Sunday, March 13th, 2011 Norm's Thoughts No Comments

THIS IS GOING TO HURT…

Have you ever noticed that most guidebooks intended for beginning writers seem to spend a lot of time preparing you for failure? I am particularly partial to an early Lawrence Block effort, ‘Writing the Novel From Plot to Print,’ yet even Block tells you how awful the submission process is going to be. ‘Multiple copies of your manuscript,’ he says, and keep them coming and going back and forth in the mail. And you are advised to treasure each rejection slip, especially the ones adorned with a hand-written line or two: ‘I did not completely despise your novel, Mr. Green, but alas, my parrot is dead so I have no current use for it…’

Humbug.

And to make things worse, things have deteriorated significantly in recent years. There might be more giant bookstores, but all of them belong to two chains, which means that the actual number of titles available has actually gone down. And every year we are told that the American public reads less. How is this possible? And how do you continue working in the face of all that?

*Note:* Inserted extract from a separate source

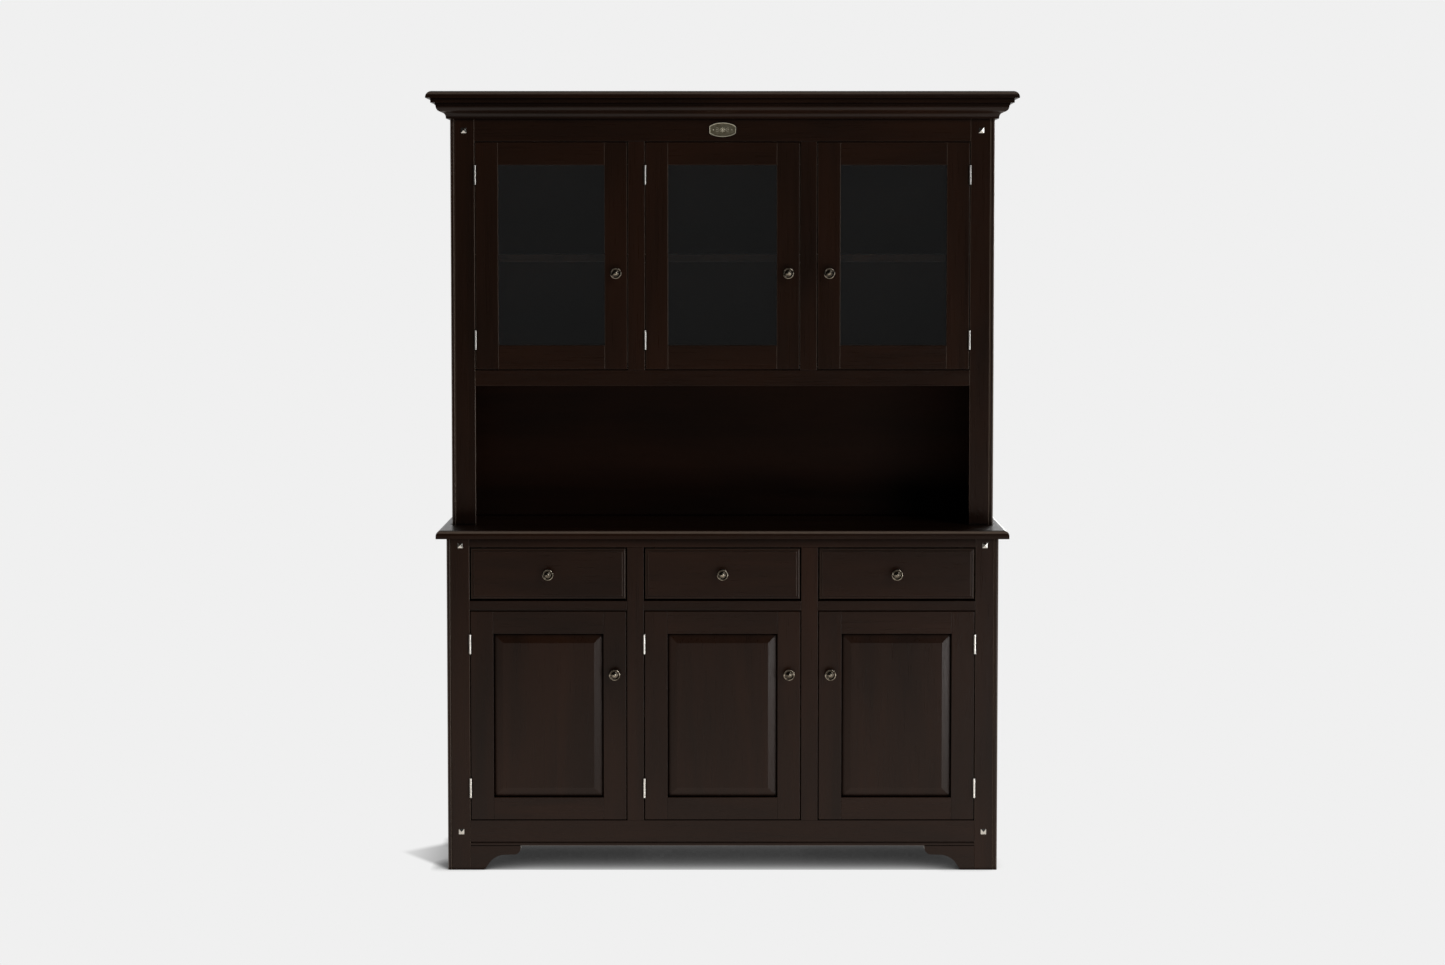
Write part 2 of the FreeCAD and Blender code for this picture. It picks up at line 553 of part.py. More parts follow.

Poets have it even worse than novelists. ‘Anyone can write a poem,’ bone-headed English teachers have been telling us that for generations. So even if you are a gifted poet, how do you raise your voice above the dreck (that almost anyone can write)? And if you are supremely talented and lucky and you do manage to get your work published in some obscure poetry journal, your recompense is likely to take the form of a number of free copies of said journal.

Hoo-effing-ray.

And yet there is something incandescent about a perfectly constructed sonnet. Check out Shakespeare’s 29th, which is truly a thing of beauty. It is perhaps my favorite poem, written over four hundred years ago and yet it still has the power to knock me on my ass every time I read it. Old Will gave them away as party favors, or so they say, but that one work of art was enough, in my mind, to render the man immortal.